WHAT’S IT ABOUT?
Tina (Alice Lowe) lives with her monstrously cantankerous mother (Eileen Davies) and their dog in a tiny house on a Birmingham estate.
Her life has recently starting looking up, with the arrival of a charming bearded boyfriend, Chris (Steve Oram).
Against her Mum’s wishes, for once, Tina asserts her independence and sets off on a caravan holiday with Chris, starting in the Midlands and working their way to Yorkshire.
It does the pair good to get away from home and see the country, breathing the fresh rural air, soaking up the natural world around them. They each grow as people and their relationship strengthens.
Oh – and every time they encounter an obnoxious, stuck-up fellow holiday-maker, Chris kills them.
WHAT’S IT LIKE?
Director Ben Wheatley burst onto the film scene with his explosive crime thriller Down Terrace two years ago. His uncompromising follow up last year, Kill List, won more critical plaudits and earned him a reputation as British cinema’s one-to-watch.
His third outing on the big screen – directing someone else’s script for the first time – vindicates the promise. The murderous road-movie Sightseers – certain to be his most mainstream success to date – hits all the right beats, shocking and entertaining in equal measure.
Written by co-stars Alice Lowe and Steve Oram, based on comedy characters they used to do on stage, Sightseers perfectly contrasts the banality of an English caravan holiday – lines of mobile homes in shapeless fields, nestled in rolling countryside, with little to do – with the brutality of a killing spree – although Wheatley manages to ensure that his viewers are firmly on the side of the murderers, as they dispatch the kind of irritating folk that give the English a bad name.
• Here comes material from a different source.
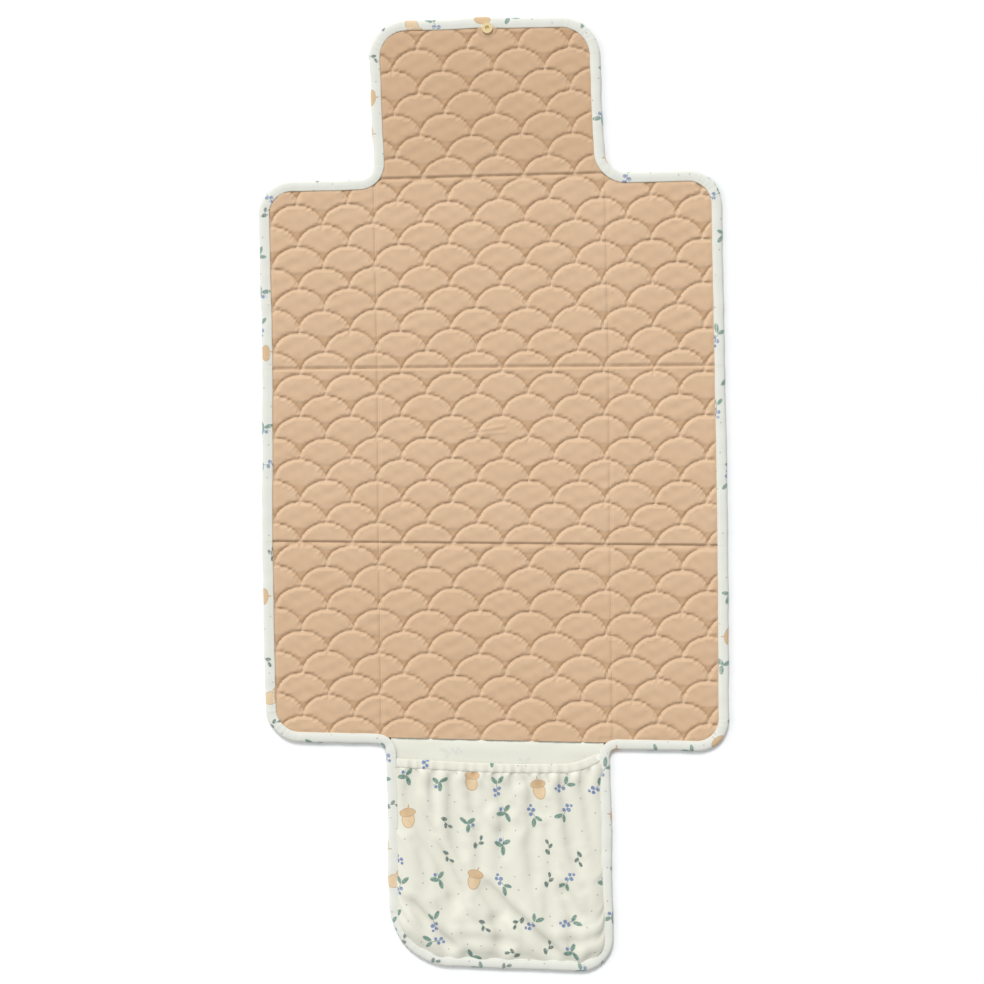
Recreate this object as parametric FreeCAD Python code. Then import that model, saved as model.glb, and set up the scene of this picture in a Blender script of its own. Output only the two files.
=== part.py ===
# Folding travel changing mat, laid open with its quilted side up.
# Nine quilted panels in a three by three grid fold on flat fabric seams, a closing tab stands
# above them and a gathered pocket hangs below. A press stud holds the folded mat shut.
# X runs across the mat, +Y points to the tab, +Z up. The origin is the centre of the underside.
import FreeCAD, Part

import os

# outline of the open mat, mm
PAD_HALF_WIDTH = 230.5
PAD_END = 473.0
SHOULDER = 315.5
UPPER_SEAM = 124.5
MIDDLE_SEAM = -51.5
POCKET_SEAM = -253.0
WING_SEAM = 115.5
TAB_HALF_WIDTH = 115.0
POCKET_HALF_WIDTH = 111.5
PAD_RADIUS = 32.0
TAB_RADIUS = 38.0
POCKET_RADIUS = 48.0
SEAM_GAP = 0.6

# layers of a quilted panel, heights above the underside
PANEL_THICKNESS = 5.0
SHELL_TOP = 0.8
COVER_LOW = 4.2

# folded binding tape that wraps every outer edge
BINDING_WIDTH = 10.0
BINDING_WALL = 1.0
BINDING_FLANGE = 0.5

# pocket, heights above the underside
POCKET_SHELL_TOP = 1.2
POCKET_LINING_TOP = 2.4
POCKET_SEAM_TOP = 3.2
POCKET_HEIGHT = 11.6
POCKET_SLOPE = 14.0
POCKET_CLOTH = 1.2
HEM_TOP = -268.0
HEM_WIDTH = 9.0
HEM_THICKNESS = 2.4
ELASTIC_WIDTH = 6.0
ELASTIC_COVER = 0.8
ELASTIC_THICKNESS = 0.8

# press stud: socket half on the tab, stud half on the back of the pocket
SNAP_Y = 463.3
SNAP_HEAD_RADIUS = 5.5
SNAP_SOCKET_RADIUS = 5.3
SNAP_RIVET_RADIUS = 1.5
SNAP_CAP_TOP = 0.9
SOCKET_HEIGHT = 1.7
SOCKET_FLOOR = 0.5
SOCKET_BORE_RADIUS = 2.2
SOCKET_GROOVE_RADIUS = 2.95
SOCKET_GROOVE_LOW = 5.5
SPRING_RADIUS = 2.6
SPRING_WIRE_RADIUS = 0.3
STUD_NUB_RADIUS = 1.8
STUD_NUB_LOW = 0.2
STUD_FLANGE_LOW = 1.6
STUD_RECESS_RADIUS = 9.0
PATCH_THICKNESS = 0.8
TAB_PATCH_THICKNESS = 0.4
TAB_PATCH_RADIUS = 8.0
POCKET_PATCH_RADIUS = 12.0
RIVET_HEAD_RADIUS = 5.0

HUGE = 2000.0

# The folded mat stacks: lower panel, middle panel turned over, upper panel upright, pocket turned
# over, tab turned over. The stud lies on the pocket where the tab's socket then comes to rest.
TAB_SEAM_FOLDED = 2 * MIDDLE_SEAM - 2 * UPPER_SEAM + SHOULDER
SNAP_Y_FOLDED = TAB_SEAM_FOLDED - (SNAP_Y - SHOULDER)
STUD_Y = 2 * POCKET_SEAM - SNAP_Y_FOLDED


def vector(x, y, z=0.0):
    return FreeCAD.Vector(x, y, z)


def rounded_wire(left, right, bottom, top, low_radius, high_radius, z):
    """Closed wire of a rectangle with one radius on its lower corners and one on its upper."""
    corners = (
        (left, bottom, 1, 1, low_radius),
        (right, bottom, -1, 1, low_radius),
        (right, top, -1, -1, high_radius),
        (left, top, 1, -1, high_radius),
    )
    bulge = 1 - 0.5**0.5
    runs = []
    for x, y, inward_x, inward_y, radius in corners:
        on_side = vector(x, y + inward_y * radius, z)
        middle = vector(x + inward_x * radius * bulge, y + inward_y * radius * bulge, z)
        on_end = vector(x + inward_x * radius, y, z)
        order = (on_side, middle, on_end)
        runs.append(order if inward_x == inward_y else order[::-1])
    edges = []
    for here, after in zip(runs, runs[1:] + runs[:1]):
        if (here[0] - here[2]).Length > 0.01:
            edges.append(Part.Arc(*here).toShape())
        edges.append(Part.makeLine(here[2], after[0]))
    return Part.Wire(edges)


def extrude(wire, height):
    return Part.Face(wire).extrude(vector(0, 0, height))


def block(x_range, y_range, z_range=(-HUGE, HUGE)):
    size = [high - low for low, high in (x_range, y_range, z_range)]
    return Part.makeBox(*size, vector(x_range[0], y_range[0], z_range[0]))


def disc(radius, y, low, high):
    return Part.makeCylinder(radius, high - low, vector(0, y, low))


def pad_prism(inset, low, high):
    """The quilted pad with its tab, drawn in from its outline by inset."""
    half = PAD_HALF_WIDTH - inset
    radius = PAD_RADIUS - inset
    main = rounded_wire(
        -half, half, POCKET_SEAM + inset, SHOULDER - inset, radius, radius, low
    )
    half = TAB_HALF_WIDTH - inset
    tab = rounded_wire(
        -half, half, UPPER_SEAM, PAD_END - inset, 0.0, TAB_RADIUS - inset, low
    )
    whole = extrude(main, high - low).fuse(extrude(tab, high - low))
    return whole.removeSplitter()


def pocket_wire(inset, z):
    """The pocket's outline, drawn in on its sewn sides only."""
    half = POCKET_HALF_WIDTH - inset
    top = POCKET_SEAM - SEAM_GAP / 2
    return rounded_wire(
        -half, half, -PAD_END + inset, top, POCKET_RADIUS - inset, 0.0, z
    )


def pocket_prism(inset, low, high):
    return extrude(pocket_wire(inset, low), high - low)


def pocket_puff(depth):
    """The room under the pocket's front, a given depth inside its outer face."""
    rim = pocket_wire(BINDING_WIDTH + depth, POCKET_LINING_TOP)
    crown = pocket_wire(BINDING_WIDTH + POCKET_SLOPE + depth, POCKET_HEIGHT - depth)
    return Part.makeLoft([rim, crown], True, True)


def band(bottom, top):
    """All the space between two lines across the mat."""
    return block((-HUGE, HUGE), (bottom, top))


def panel_cells():
    """The space of each quilted panel, parted by the seam gap at every fold."""
    gap = SEAM_GAP / 2
    columns = {
        "left": (-HUGE, -WING_SEAM - gap),
        "centre": (-WING_SEAM + gap, WING_SEAM - gap),
        "right": (WING_SEAM + gap, HUGE),
    }
    rows = {
        "upper": (UPPER_SEAM + gap, SHOULDER - gap),
        "middle": (MIDDLE_SEAM + gap, UPPER_SEAM - gap),
        "lower": (-PAD_END, MIDDLE_SEAM - gap),
    }
    cells = {
        f"{row}_{column}": block(x_range, y_range)
        for row, y_range in rows.items()
        for column, x_range in columns.items()
    }
    cells["tab"] = block((-HUGE, HUGE), (SHOULDER + gap, HUGE))
    return cells


def pad_layers():
    """Outer shell, wadding and quilted cover of the whole pad, tucked into the binding."""
    flange_top = PANEL_THICKNESS - BINDING_FLANGE
    shell = pad_prism(BINDING_WALL, BINDING_FLANGE, SHELL_TOP)
    shell = shell.fuse(pad_prism(BINDING_WIDTH, 0, BINDING_FLANGE))
    wadding = pad_prism(BINDING_WALL, SHELL_TOP, COVER_LOW)
    cover = pad_prism(BINDING_WALL, COVER_LOW, flange_top)
    cover = cover.fuse(pad_prism(BINDING_WIDTH, flange_top, PANEL_THICKNESS))
    return {"outer_shell": shell, "wadding": wadding, "quilted_cover": cover}


def pad_binding():
    """Binding tape of C section round the whole pad."""
    flange_top = PANEL_THICKNESS - BINDING_FLANGE
    tape = pad_prism(0, 0, PANEL_THICKNESS)
    tape = tape.cut(pad_prism(BINDING_WALL, BINDING_FLANGE, flange_top))
    return tape.cut(pad_prism(BINDING_WIDTH, 0, PANEL_THICKNESS))


def socket_seat():
    """Everything that the press stud's socket half takes out of the tab."""
    seat = disc(SNAP_HEAD_RADIUS, SNAP_Y, 0, SNAP_CAP_TOP)
    seat = seat.fuse(disc(SNAP_RIVET_RADIUS, SNAP_Y, SNAP_CAP_TOP, COVER_LOW))
    patch_low = COVER_LOW - TAB_PATCH_THICKNESS
    seat = seat.fuse(disc(TAB_PATCH_RADIUS, SNAP_Y, patch_low, COVER_LOW))
    return seat.fuse(disc(SNAP_SOCKET_RADIUS, SNAP_Y, COVER_LOW, PANEL_THICKNESS))


def pad_nodes():
    """Every layer and stretch of binding, panel by panel."""
    layers = pad_layers()
    binding = pad_binding()
    pocket_width = block((-POCKET_HALF_WIDTH, POCKET_HALF_WIDTH), (-PAD_END, -200.0))
    seat = socket_seat()
    nodes = {}
    for panel, cell in panel_cells().items():
        for layer, shape in layers.items():
            nodes[f"{panel}_{layer}"] = shape.common(cell)
        tape = binding.common(cell)
        if panel == "lower_centre":
            nodes["pocket_seam_strip"] = tape.common(pocket_width)
            tape = tape.cut(pocket_width)
        if panel != "middle_centre":
            nodes[f"{panel}_binding"] = tape
    for name in ("outer_shell", "wadding", "quilted_cover", "binding"):
        nodes[f"tab_{name}"] = nodes[f"tab_{name}"].cut(seat)
    return nodes


def pocket_nodes():
    """Back, front, gathered hem with its elastic, and binding of the pocket."""
    hem_bottom = HEM_TOP - HEM_WIDTH
    recess = disc(STUD_RECESS_RADIUS, STUD_Y, 0, POCKET_LINING_TOP)
    shell = pocket_prism(BINDING_WALL, BINDING_FLANGE, POCKET_SHELL_TOP)
    shell = shell.fuse(pocket_prism(BINDING_WIDTH, 0, BINDING_FLANGE))
    lining = pocket_prism(BINDING_WALL, POCKET_SHELL_TOP, POCKET_LINING_TOP)

    allowance = pocket_prism(BINDING_WALL, POCKET_LINING_TOP, POCKET_SEAM_TOP)
    inside = pocket_prism(
        BINDING_WIDTH + POCKET_CLOTH, POCKET_LINING_TOP, POCKET_SEAM_TOP
    )
    cloth = pocket_puff(0).cut(pocket_puff(POCKET_CLOTH))
    front = allowance.cut(inside).fuse(cloth.common(band(-PAD_END, hem_bottom)))

    elastic = pocket_puff(ELASTIC_COVER)
    elastic = elastic.cut(pocket_puff(ELASTIC_COVER + ELASTIC_THICKNESS))
    side = (HEM_WIDTH - ELASTIC_WIDTH) / 2
    elastic = elastic.common(band(hem_bottom + side, HEM_TOP - side))
    hem = pocket_puff(0).cut(pocket_puff(HEM_THICKNESS))
    hem = hem.common(band(hem_bottom, HEM_TOP)).cut(elastic).cut(front)

    rim_top = POCKET_SEAM_TOP + BINDING_FLANGE
    tape = pocket_prism(0, 0, rim_top)
    tape = tape.cut(pocket_prism(BINDING_WALL, BINDING_FLANGE, POCKET_SEAM_TOP))
    tape = tape.cut(pocket_prism(BINDING_WIDTH, 0, rim_top))
    return {
        "pocket_outer_shell": shell.cut(recess),
        "pocket_lining": lining.cut(recess),
        "pocket_front": front,
        "pocket_hem": hem,
        "pocket_hem_elastic": elastic.cut(front),
        "pocket_binding": tape,
    }


def socket_half():
    """Cap, patch, socket and its ring spring, riveted through the end of the tab."""
    cap = disc(SNAP_HEAD_RADIUS, SNAP_Y, 0, SNAP_CAP_TOP)
    cap = cap.fuse(disc(SNAP_RIVET_RADIUS, SNAP_Y, SNAP_CAP_TOP, COVER_LOW))
    patch = disc(TAB_PATCH_RADIUS, SNAP_Y, COVER_LOW - TAB_PATCH_THICKNESS, COVER_LOW)
    top = PANEL_THICKNESS + SOCKET_HEIGHT
    socket = disc(SNAP_SOCKET_RADIUS, SNAP_Y, COVER_LOW, top)
    socket = socket.cut(disc(SOCKET_BORE_RADIUS, SNAP_Y, COVER_LOW + SOCKET_FLOOR, top))
    groove_top = SOCKET_GROOVE_LOW + 2 * SPRING_WIRE_RADIUS
    groove = disc(SOCKET_GROOVE_RADIUS, SNAP_Y, SOCKET_GROOVE_LOW, groove_top)
    spring_place = vector(0, SNAP_Y, SOCKET_GROOVE_LOW + SPRING_WIRE_RADIUS)
    return {
        "snap_cap": cap,
        "snap_tab_patch": patch.cut(disc(SNAP_RIVET_RADIUS, SNAP_Y, 0, COVER_LOW)),
        "snap_socket": socket.cut(groove),
        "snap_socket_spring": Part.makeTorus(
            SPRING_RADIUS, SPRING_WIRE_RADIUS, spring_place
        ),
    }


def stud_half():
    """Stud, patch and rivet, set back into the underside of the pocket."""
    patch_top = POCKET_LINING_TOP + PATCH_THICKNESS
    rivet_top = patch_top + PATCH_THICKNESS
    patch = disc(POCKET_PATCH_RADIUS, STUD_Y, POCKET_LINING_TOP, patch_top)
    hole = disc(SNAP_RIVET_RADIUS, STUD_Y, 0, patch_top)
    stud = disc(SNAP_HEAD_RADIUS, STUD_Y, STUD_FLANGE_LOW, POCKET_LINING_TOP)
    stud = stud.fuse(disc(STUD_NUB_RADIUS, STUD_Y, STUD_NUB_LOW, STUD_FLANGE_LOW))
    rivet = disc(RIVET_HEAD_RADIUS, STUD_Y, patch_top, rivet_top)
    rivet = rivet.fuse(disc(SNAP_RIVET_RADIUS, STUD_Y, POCKET_LINING_TOP, patch_top))
    return {
        "snap_pocket_patch": patch.cut(hole),
        "snap_stud": stud,
        "snap_stud_rivet": rivet,
    }


def main():
    os.makedirs("parts", exist_ok=True)
    nodes = {}
    nodes.update(pad_nodes())
    nodes.update(pocket_nodes())
    nodes.update(socket_half())
    nodes.update(stud_half())
    for name, shape in nodes.items():
        if not shape.isValid() or not shape.Solids:
            raise ValueError(f"{name} is not a valid solid")
        shape.exportStep(f"parts/{name}.step")
        print(name, len(shape.Solids), round(shape.Volume))


main()
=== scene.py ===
import math
from functools import reduce

import bpy
import numpy as np
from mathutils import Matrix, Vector
from mathutils.kdtree import KDTree


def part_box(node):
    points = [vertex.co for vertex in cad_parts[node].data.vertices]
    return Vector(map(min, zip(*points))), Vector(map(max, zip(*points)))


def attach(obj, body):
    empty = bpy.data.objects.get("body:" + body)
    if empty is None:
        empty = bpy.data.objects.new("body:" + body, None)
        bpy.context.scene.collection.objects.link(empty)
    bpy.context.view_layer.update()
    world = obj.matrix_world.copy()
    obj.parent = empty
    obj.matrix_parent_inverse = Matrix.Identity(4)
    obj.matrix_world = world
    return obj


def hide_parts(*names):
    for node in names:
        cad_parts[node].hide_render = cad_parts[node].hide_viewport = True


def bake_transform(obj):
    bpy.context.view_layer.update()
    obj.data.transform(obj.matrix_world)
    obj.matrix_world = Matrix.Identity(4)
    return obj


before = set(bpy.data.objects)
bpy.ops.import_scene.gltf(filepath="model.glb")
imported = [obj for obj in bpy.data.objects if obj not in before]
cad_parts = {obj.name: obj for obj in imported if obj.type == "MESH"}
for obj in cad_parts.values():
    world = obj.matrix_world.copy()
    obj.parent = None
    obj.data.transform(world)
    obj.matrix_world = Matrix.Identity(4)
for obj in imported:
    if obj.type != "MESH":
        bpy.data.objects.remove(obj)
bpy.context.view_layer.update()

MM = 0.001

# -------- places, from the frame


def low(node):
    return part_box(node)[0]


def high(node):
    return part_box(node)[1]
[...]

The violence is so matter-of-fact that it feels natural, yet when required, Wheatley manages to ratchet up tension, and Lowe and Oram’s performances keep the jet-black humour flowing.
There does come a point where the film becomes a string of murders, without having the originality of some comparable films – Natural Born Killers and Badlands, for example – but playing the violence for laughs turns it into a guilty-pleasure.
But in the final act, the team manage to regain control of the narrative and offer an ending that could not have been predicted earlier in the film.